“Make it New,” Ezra Pound’s modernist call-to-arms, turns 90 this year. Producer and composer Danny L Harle still believes in the crux of the project.

Harle’s story is made up of the kind of groupings and vanguards beloved by modernist-inclined histories. He was a key part of PC Music, an influential thing (label/art collective/aesthetic sensibility/lightning rod for the “Wot, No Guitars?” wing of the UK music press) that can now be happily chewed over in the past tense, after the label announced their closure following last year’s 10th anniversary. As Rachel Aroesti noted at the time, in the New Boring era of balladic pop, PC Music was one of few grand narratives this century worthy of comparison with garage, two-tone or punk of before. But, despite the brash, in-your-face aesthetics beloved by the label, its impact on pop’s middleground has been more entryist in character, infiltrating the mainstream until the whole is materially different. That Dua Lipa’s next album will be “a psychedelic-pop-infused tribute to UK rave culture” could only happen in a post-PC world.

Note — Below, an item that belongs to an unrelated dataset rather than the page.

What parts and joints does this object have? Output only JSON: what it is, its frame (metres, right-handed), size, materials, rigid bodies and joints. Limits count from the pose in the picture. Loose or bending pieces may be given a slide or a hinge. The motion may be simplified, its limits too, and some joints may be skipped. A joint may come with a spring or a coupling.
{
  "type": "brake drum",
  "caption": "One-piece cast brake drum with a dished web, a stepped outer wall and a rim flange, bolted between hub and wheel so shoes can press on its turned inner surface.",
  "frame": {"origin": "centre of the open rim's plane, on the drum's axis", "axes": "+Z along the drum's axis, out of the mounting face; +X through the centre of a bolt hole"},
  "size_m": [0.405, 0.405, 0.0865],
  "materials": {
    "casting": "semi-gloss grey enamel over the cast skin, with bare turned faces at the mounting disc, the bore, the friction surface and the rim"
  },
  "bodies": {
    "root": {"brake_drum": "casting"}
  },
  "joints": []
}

Perhaps PC Music’s most wide-reaching impact has been as a sensibility. As with many PC adjacents, Harle’s music is irony-lite, even when it’s being decidedly wacky. On “Harlecore,” a 2021 gesamtkunstalbum where Harle turned his Harlecore night into a fantastical nonstop hard-dance club populated by performers like MC Boing and DJ Ocean, listeners with even a cursory knowledge of happy hardcore would find it relatively easy to hear distance as tunes like “Car Song” (“We are driving in a car, car, car, car, car / Playing music in a car, car, car, car, car”) race past. But you hear that distance as a remove rather than anything pertaining to irony: a product of nerd and headphone cultures in tandem, in which creators can get closer to a musical essence from further away. Like using a telescope to look down a microscope, you lose the lateral view—of subgenres as hyper-local responses to shared material circumstances, for example—and gain an ultra-detailed, dedicated look at an underappreciated music form.

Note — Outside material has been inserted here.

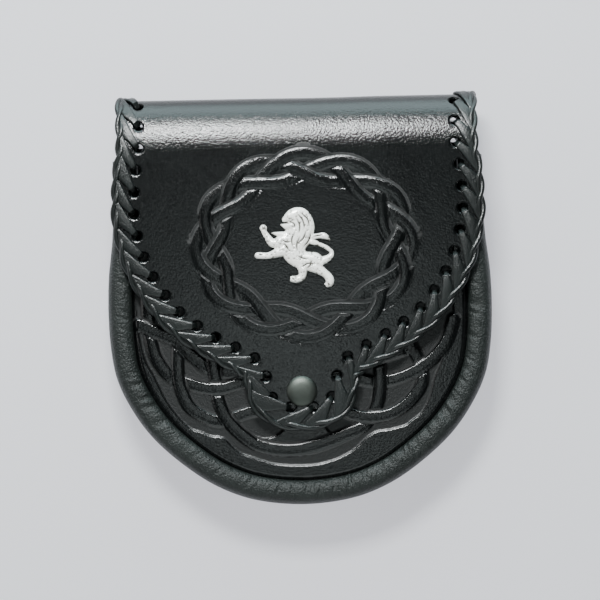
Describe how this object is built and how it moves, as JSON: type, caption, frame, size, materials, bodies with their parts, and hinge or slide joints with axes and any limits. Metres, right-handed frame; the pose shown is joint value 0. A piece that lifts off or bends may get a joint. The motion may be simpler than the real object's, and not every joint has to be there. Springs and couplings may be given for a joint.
{
  "type": "sporran pouch",
  "caption": "Belt pouch of black tooled leather with a laced front flap, plaited ring, lion badge, press stud and rolled soft gusset.",
  "frame": {"origin": "middle of the base of the bounding box, on the surface that the pouch lies on", "axes": "+Z out of the pouch's front, +Y up towards the fold of the flap, +X to the right as seen from the front"},
  "size_m": [0.1676, 0.179, 0.036],
  "materials": {
    "soft_leather": "soft pebbled black leather, matte, lightly creased",
    "panel_leather": "plain black leather, smooth and half matte",
    "tooled_leather": "firm black leather, tooled, with a polished half gloss",
    "lace_leather": "flat black leather thong, half gloss, creased where it turns",
    "badge_metal": "bright cast white metal with darkened hollows",
    "snap_metal": "satin nickel, slightly dulled"
  },
  "bodies": {
    "root": {"gusset": "soft_leather", "back_panel": "panel_leather", "front_panel": "tooled_leather", "flap": "tooled_leather", "flap_lacing": "lace_leather", "lion_badge": "badge_metal", "snap_cap": "snap_metal", "snap_stud": "snap_metal", "strap_loop_left": "panel_leather", "strap_loop_right": "panel_leather"}
  },
  "joints": []
}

Despite being involved in some of today’s biggest pop acts—Harle has worked with Caroline Polachek on her past two albums, has co-produced the latest two Dua Lipa singles, and lists work with Carly Rae Jepsen, pinkpantheress and Rina Sawayama among his production credits—he remains a slightly mysterious figure, with tastes that are eclectic to the point of iconoclasm. Even by the standards of performers with musical parents, the music he was exposed to growing up was diverse; there’s more than a hint of his father, the preeminent British saxophonist John Harle, in Danny L’s 57-hour “HUGE PLAYLIST” which, in amongst the tranche of pop, also finds time for Sciarrino, Lachenmann, Birtwistle, Adès, Berio, and Abrahamsen. Later, he sends me some scores from his student days. (He was a music undergrad at Goldsmiths, and did a postgrad degree in composition at the Guildhall School of Music afterwards; you can find music from that time deep in his SoundCloud.) By his own admission, the scores are “nuts”: a noisy, technique-heavy string quartet, and a helter-skelter piece for electric guitar, drum kit and “SNES playing ‘Street Fighter II: Turbo Edition’”.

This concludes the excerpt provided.